TASK STATEMENT:
All of the material below is to be returned exactly.

BEGIN MATERIAL

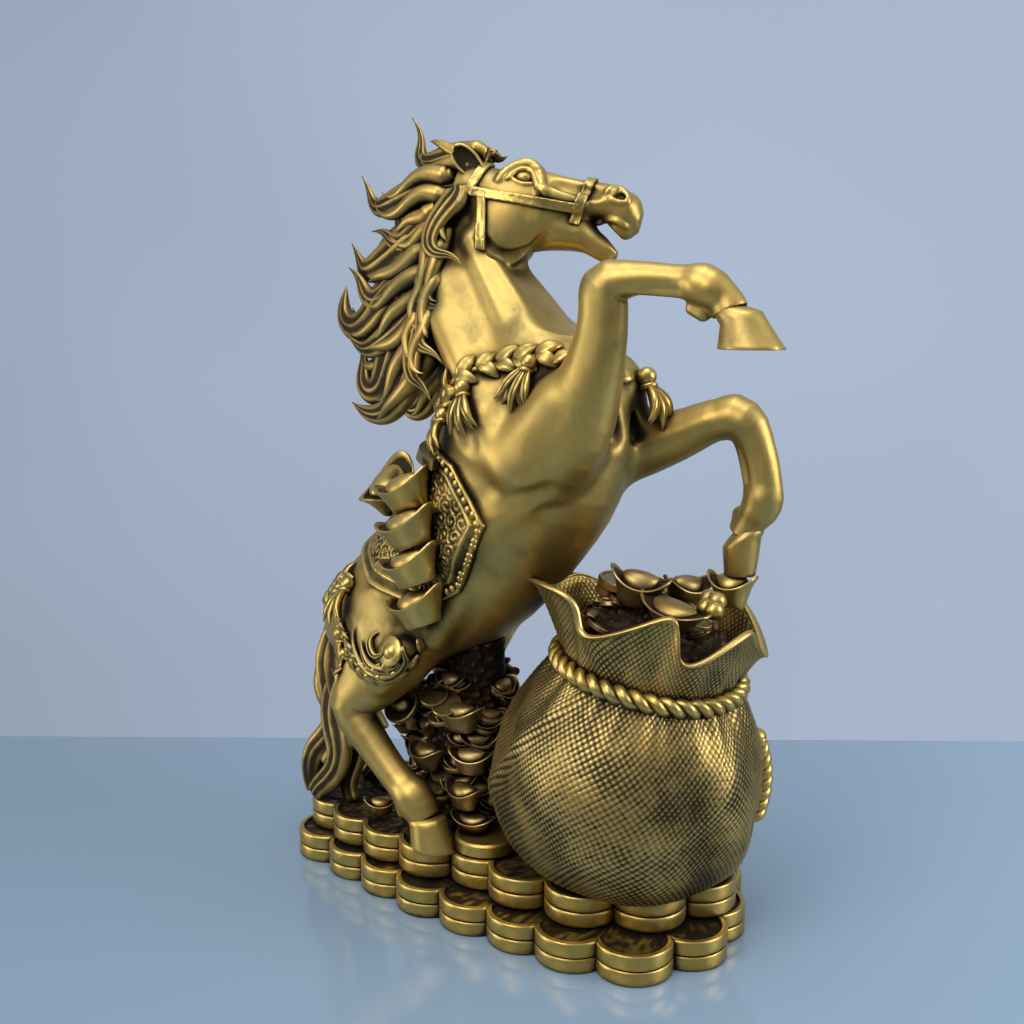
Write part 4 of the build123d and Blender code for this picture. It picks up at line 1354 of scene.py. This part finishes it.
def bag_point(turn, radius, height):
    """Points about the bag's own axis; height 0 is the rope."""
    return (
        BAG_MOUTH
        + (radius * np.cos(turn))[..., None] * BAG_AXES[0]
        + (radius * np.sin(turn))[..., None] * BAG_AXES[1]
        + np.broadcast_to(height, np.shape(turn))[..., None] * BAG_AXES[2]
    )


def weave(turn, height, lean=0.0):
    """Staggered oval threads, from 0 in the gaps to 1 on top."""
    a = WEAVE * turn / (2 * math.pi) + lean
    b = height / WEAVE_ROW
    return np.abs(np.sin(math.pi * (a + b) / 2) * np.sin(math.pi * (a - b) / 2)) ** 0.7


def sack_piece():
    radius, height = in_bag(node_mesh("bag_sack")[0])
    low = height.min()
    steps = np.linspace(low + 4, 1.0, 26)
    widest = [radius[np.abs(height - h) < 4.5].max() for h in steps[1:-1]]
    widest = np.convolve([widest[0]] + widest + [NECK], [0.25, 0.5, 0.25], "same")
    path_h = np.concatenate([[low + 0.2, low + 0.6, low + 2.5], steps[1:-1], [1.5]])
    path_r = np.concatenate([[3, 26, 34], widest[1:-1], [NECK]])
    path = smooth_path(np.column_stack([path_r, path_h]), 205)
    turn = around(BAG_SIDES)[None, :]
    r, h = path[:, :1], path[:, 1:]
    t = (h - h.min()) / np.ptp(h)
    swirl = 1.1 * np.sin(math.pi * t) + 0.6 * t
    folds = 1.9 * np.sin(5 * turn + 5.5 * t + 1.2 * np.sin(2 * turn)) * np.sin(math.pi * t) ** 0.8
    ridge = np.clip(np.sin(4 * turn - 6.5 * t + 1.9 + 0.8 * np.sin(3 * turn)), 0, 1) ** 6
    folds = folds + 2.2 * ridge * np.sin(math.pi * np.clip(t, 0, 1)) ** 1.2
    near_neck = np.clip((t - 0.72) / 0.28, 0, 1) ** 1.5
    pleats = near_neck * (1.4 * np.sin(PLEATS * turn + 2 * swirl) + 0.8 * np.sin(31 * turn + 1.0))
    cloth = weave(turn, h, lean=1.8 * ridge + 0.9 * np.sin(5 * turn + 5 * t))
    thin = np.clip(r / 30, 0, 1)
    total = r + (folds + pleats) * thin * 0.9 + WEAVE_HIGH * (cloth - 0.5) * thin
    rings = bag_point(turn + 0 * r, total, h + 0 * turn)
    rings[..., 2] = np.maximum(rings[..., 2], box_mm("bag_sack")[0][2])
    relief = 0.1 + 0.9 * cloth * (0.6 + 0.4 * np.clip(0.5 + folds / 3, 0, 1))
    cast("bag_sack", [swept(rings, relief)], SACK)


# Round the mouth: degrees from the bag's +X, rim height above the rope, how far it flares.
# fmt: off
MOUTH = [
    (0, 27, 7), (14, 22, 9), (30, 19, 10), (48, 23, 9), (70, 29, 11), (95, 21, 7), (120, 28, 10),
    (145, 20, 7), (170, 28, 10), (190, 23, 13), (209, 30, 17), (226, 33, 14), (241, 31, 8), (257, 20, 9),
    (275, 28, 6), (294, 37, 4), (302, 31, 6), (311, 19, 11), (328, 27, 8), (345, 33, 8),
]
# fmt: on
MOUTH_SMOOTH = 170  # passes of a three-point average round the mouth
MOUTH_SWING = 1.5  # what the waves are made larger by, because smoothing flattens them
MOUTH_FOLD = 0.013  # radians the rim leans sideways for each mm it stands above its mean
RUFFLE_WALL = 1.9


def mouth_wave(turn):
    """Rim height and flare at each angle, through MOUTH with its corners rounded."""
    degrees, high, flare = np.array(MOUTH, float).T
    out = []
    for values in (high, flare):
        values = np.interp(np.degrees(turn) % 360, degrees, values, period=360)
        middle = values.mean()
        for _ in range(MOUTH_SMOOTH):
            values = (np.roll(values, 1) + 2 * values + np.roll(values, -1)) / 4
        out.append(middle + (values - middle) * MOUTH_SWING)
    return out


def ruffle_piece():
    """The bag's wavy mouth, up its outside and down its inside."""
    turn = around(BAG_SIDES)
    high, flare = mouth_wave(turn)
    lean = MOUTH_FOLD * (high - high.mean())
    steps = np.linspace(0, 1, 60)
    rings, relief = [], []
    for wall, order in ((0.0, steps), (RUFFLE_WALL, steps[::-1])):
        for v in order:
            pleat = 1.3 * math.sin(math.pi * min(1, v * 1.1)) * np.sin(PLEATS * turn + 0.6 + 1.5 * v)
            lip = 1.6 * np.clip((v - 0.86) / 0.14, 0, 1) ** 2
            r = NECK - 0.6 - wall + flare * v**1.25 + pleat * (1 - v) + lip - 0.6 * wall * (v > 0.98)
            h = -1.5 + (high + 1.5) * v - (0 if wall else 0.5 * lip)
            cloth = weave(turn, high * v)
            if v < 0.96:
                r = r + WEAVE_HIGH * 0.9 * (cloth - 0.5) * (-1 if wall else 1)
            rings.append(bag_point(turn + lean * v**1.6, r, h))
            relief.append(0.15 + 0.85 * cloth if v < 0.94 else np.ones_like(turn))
    co, faces, relief = swept(rings + rings[:1], np.array(relief + relief[:1]))
    cast("bag_ruffle", [(co, faces[:-2], relief)], SACK)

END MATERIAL

COMPLETE RESPONSE:
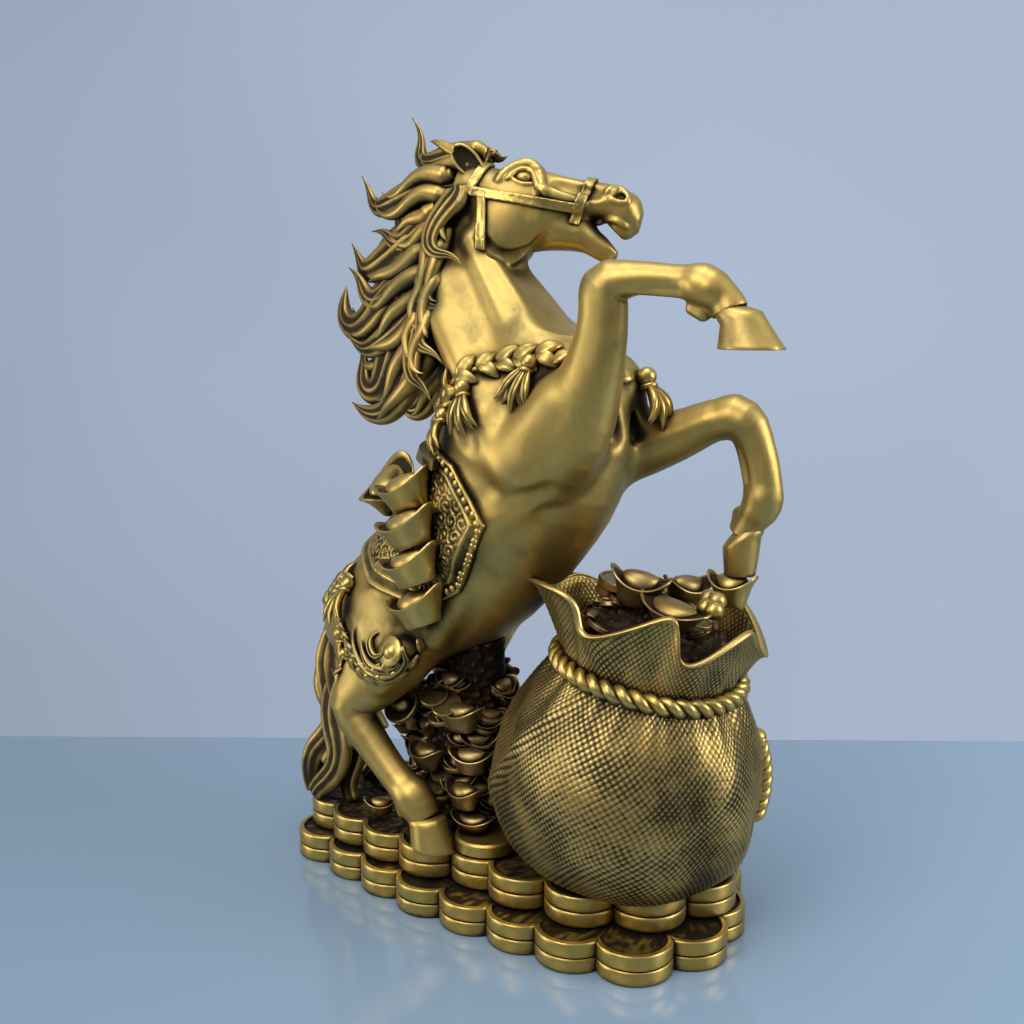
Write part 4 of the build123d and Blender code for this picture. It picks up at line 1354 of scene.py. This part finishes it.
def bag_point(turn, radius, height):
    """Points about the bag's own axis; height 0 is the rope."""
    return (
        BAG_MOUTH
        + (radius * np.cos(turn))[..., None] * BAG_AXES[0]
        + (radius * np.sin(turn))[..., None] * BAG_AXES[1]
        + np.broadcast_to(height, np.shape(turn))[..., None] * BAG_AXES[2]
    )


def weave(turn, height, lean=0.0):
    """Staggered oval threads, from 0 in the gaps to 1 on top."""
    a = WEAVE * turn / (2 * math.pi) + lean
    b = height / WEAVE_ROW
    return np.abs(np.sin(math.pi * (a + b) / 2) * np.sin(math.pi * (a - b) / 2)) ** 0.7


def sack_piece():
    radius, height = in_bag(node_mesh("bag_sack")[0])
    low = height.min()
    steps = np.linspace(low + 4, 1.0, 26)
    widest = [radius[np.abs(height - h) < 4.5].max() for h in steps[1:-1]]
    widest = np.convolve([widest[0]] + widest + [NECK], [0.25, 0.5, 0.25], "same")
    path_h = np.concatenate([[low + 0.2, low + 0.6, low + 2.5], steps[1:-1], [1.5]])
    path_r = np.concatenate([[3, 26, 34], widest[1:-1], [NECK]])
    path = smooth_path(np.column_stack([path_r, path_h]), 205)
    turn = around(BAG_SIDES)[None, :]
    r, h = path[:, :1], path[:, 1:]
    t = (h - h.min()) / np.ptp(h)
    swirl = 1.1 * np.sin(math.pi * t) + 0.6 * t
    folds = 1.9 * np.sin(5 * turn + 5.5 * t + 1.2 * np.sin(2 * turn)) * np.sin(math.pi * t) ** 0.8
    ridge = np.clip(np.sin(4 * turn - 6.5 * t + 1.9 + 0.8 * np.sin(3 * turn)), 0, 1) ** 6
    folds = folds + 2.2 * ridge * np.sin(math.pi * np.clip(t, 0, 1)) ** 1.2
    near_neck = np.clip((t - 0.72) / 0.28, 0, 1) ** 1.5
    pleats = near_neck * (1.4 * np.sin(PLEATS * turn + 2 * swirl) + 0.8 * np.sin(31 * turn + 1.0))
    cloth = weave(turn, h, lean=1.8 * ridge + 0.9 * np.sin(5 * turn + 5 * t))
    thin = np.clip(r / 30, 0, 1)
    total = r + (folds + pleats) * thin * 0.9 + WEAVE_HIGH * (cloth - 0.5) * thin
    rings = bag_point(turn + 0 * r, total, h + 0 * turn)
    rings[..., 2] = np.maximum(rings[..., 2], box_mm("bag_sack")[0][2])
    relief = 0.1 + 0.9 * cloth * (0.6 + 0.4 * np.clip(0.5 + folds / 3, 0, 1))
    cast("bag_sack", [swept(rings, relief)], SACK)


# Round the mouth: degrees from the bag's +X, rim height above the rope, how far it flares.
# fmt: off
MOUTH = [
    (0, 27, 7), (14, 22, 9), (30, 19, 10), (48, 23, 9), (70, 29, 11), (95, 21, 7), (120, 28, 10),
    (145, 20, 7), (170, 28, 10), (190, 23, 13), (209, 30, 17), (226, 33, 14), (241, 31, 8), (257, 20, 9),
    (275, 28, 6), (294, 37, 4), (302, 31, 6), (311, 19, 11), (328, 27, 8), (345, 33, 8),
]
# fmt: on
MOUTH_SMOOTH = 170  # passes of a three-point average round the mouth
MOUTH_SWING = 1.5  # what the waves are made larger by, because smoothing flattens them
MOUTH_FOLD = 0.013  # radians the rim leans sideways for each mm it stands above its mean
RUFFLE_WALL = 1.9


def mouth_wave(turn):
    """Rim height and flare at each angle, through MOUTH with its corners rounded."""
    degrees, high, flare = np.array(MOUTH, float).T
    out = []
    for values in (high, flare):
        values = np.interp(np.degrees(turn) % 360, degrees, values, period=360)
        middle = values.mean()
        for _ in range(MOUTH_SMOOTH):
            values = (np.roll(values, 1) + 2 * values + np.roll(values, -1)) / 4
        out.append(middle + (values - middle) * MOUTH_SWING)
    return out


def ruffle_piece():
    """The bag's wavy mouth, up its outside and down its inside."""
    turn = around(BAG_SIDES)
    high, flare = mouth_wave(turn)
    lean = MOUTH_FOLD * (high - high.mean())
    steps = np.linspace(0, 1, 60)
    rings, relief = [], []
    for wall, order in ((0.0, steps), (RUFFLE_WALL, steps[::-1])):
        for v in order:
            pleat = 1.3 * math.sin(math.pi * min(1, v * 1.1)) * np.sin(PLEATS * turn + 0.6 + 1.5 * v)
            lip = 1.6 * np.clip((v - 0.86) / 0.14, 0, 1) ** 2
            r = NECK - 0.6 - wall + flare * v**1.25 + pleat * (1 - v) + lip - 0.6 * wall * (v > 0.98)
            h = -1.5 + (high + 1.5) * v - (0 if wall else 0.5 * lip)
            cloth = weave(turn, high * v)
            if v < 0.96:
                r = r + WEAVE_HIGH * 0.9 * (cloth - 0.5) * (-1 if wall else 1)
            rings.append(bag_point(turn + lean * v**1.6, r, h))
            relief.append(0.15 + 0.85 * cloth if v < 0.94 else np.ones_like(turn))
    co, faces, relief = swept(rings + rings[:1], np.array(relief + relief[:1]))
    cast("bag_ruffle", [(co, faces[:-2], relief)], SACK)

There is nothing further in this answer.